God decides to “tempt” Abraham, but God is really testing his loyalty. He demands that Abraham offer Isaac as a sacrifice. What is remarkable here is that Abraham does not suffer any moral qualms about this. He does not question why God would make such a demand. He does not resist in the slightest. He merely packs up his ass (the other kind), selects his best sacrificin’ knife, and sets off to the altar.

Of course, we know that God relents at the very end, with Isaac bound on the altar and the knife in Abraham’s hand. What does this say about God, though? He demands loyalty to him over familial relationships, regardless of the damage it does. What did Isaac think about his father after this? What was their relationship like? Is this the kind of human society that God expects his followers to create: one in which no one can trust anyone else? Even worse, this passage has served as the template for subsequent Christian families rejecting their children when they didn’t turn out the way that they wanted.

In other words, these are the “family values” that fundamentalists truly have.

Any God that would demand that its servant demonstrate his loyalty by killing his own son is simply evil. And any father that would blindly and robotically follow such a command is more than a “bad father”, but a sociopath.
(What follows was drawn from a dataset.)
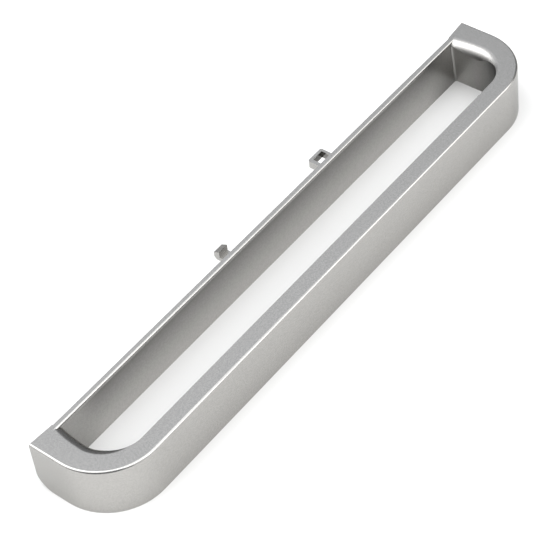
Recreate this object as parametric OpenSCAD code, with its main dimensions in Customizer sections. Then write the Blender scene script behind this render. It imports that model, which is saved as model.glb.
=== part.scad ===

There is more to consider here, though, because there are two versions of this story. As we’ve discussed previously, the Pentateuch is comprised of at least four different source documents. Well, the Isaac sacrifice story appears in two of them. The one people are familiar with is the one in which God relents at the very end; this is basically the Disney version of an older, original tale. You see, in that source document, Isaac never appears again after this. In other words, originally, God let Abraham go through with the sacrifice.

There is evidence that human sacrifice was practiced by the forerunners of the Israelites. By the time the Bible was compiled, the practice had mostly shifted to animal proxies. There are still passages in the Bible that reflect the earlier practice, though; most of them were edited out, but reconstructing the source documents reveals them. This is one such example.